The fact that the target was the museum, the only building affiliated with the Jewish community in Brussels which does not have regular security, indicates a certain level of advance planning. Two hundred meters away is a synagogue where in 1982, a Palestinian gunman opened fire on Jews leaving Rosh Hashana prayers, wounding four. On the other hand, before we know the identity of those killed and wounded, the fact the attack occured on Shabbat, when less Jewish visitors could have been expected at the museum could indicate a lack of sophistication on the attackers part.
Only six weeks ago a neo-Nazi racist murdered three people near the Jewish centers of Kansas City, but despite the presence of neo-Nazi and anti-Semitic movements in Belgium, this level of murderous violence has not been characteristic of them in the past.
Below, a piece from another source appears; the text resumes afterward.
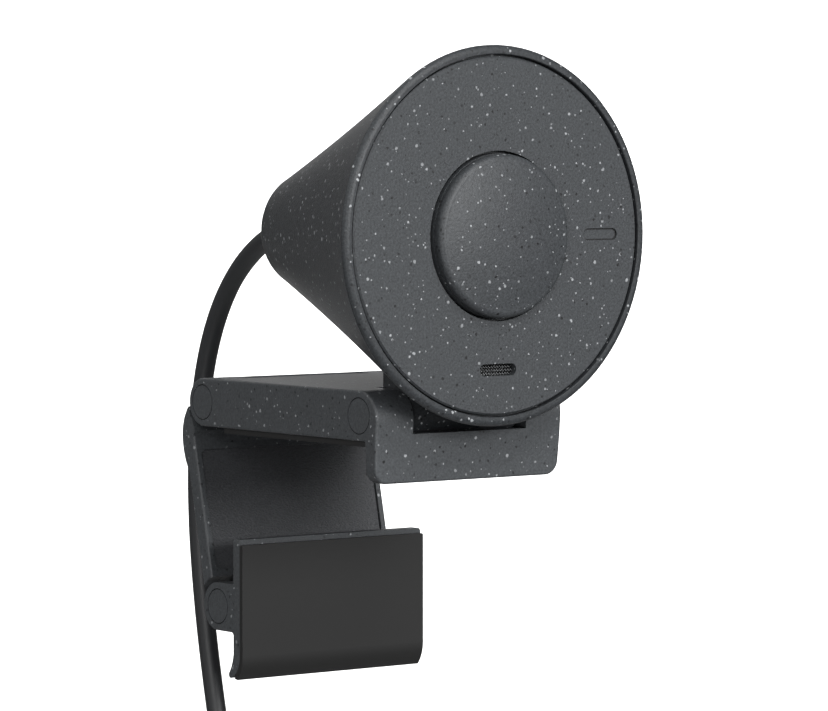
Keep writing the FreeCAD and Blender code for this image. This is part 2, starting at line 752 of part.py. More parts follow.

They have concentrated mainly on nasty propaganda and low-level vandalism. Some of the far-right parties in Belgium, such as Vlaams Belang, have actually tried to transform their image and hide their anti-Semitic legacy, professing to be friendly to Jews and supportive of Israel. Instead they have focused their hostility on the local Muslim minority.
For now, until we know more, the scenario of radical Muslim attackers, similar to Merah or the two killers of British soldier Lee Rigby on a London street last year, seems much more likely.
Close to a million Muslims live today in Belgium, around eight percent of the population. Their main concentration is in Brussels where they make up a quarter of the city’s residents. If it transpires that the attackers were indeed Muslim, this must in no way be ascribed to the entire Muslim community in Belgium – just as the attacks in France and Britain were not the responsibility of the Muslims there – but the fact that such a similar attack to the Toulouse murders has taken place two years later will be extremely worrying to European security services and the local Jewish communities.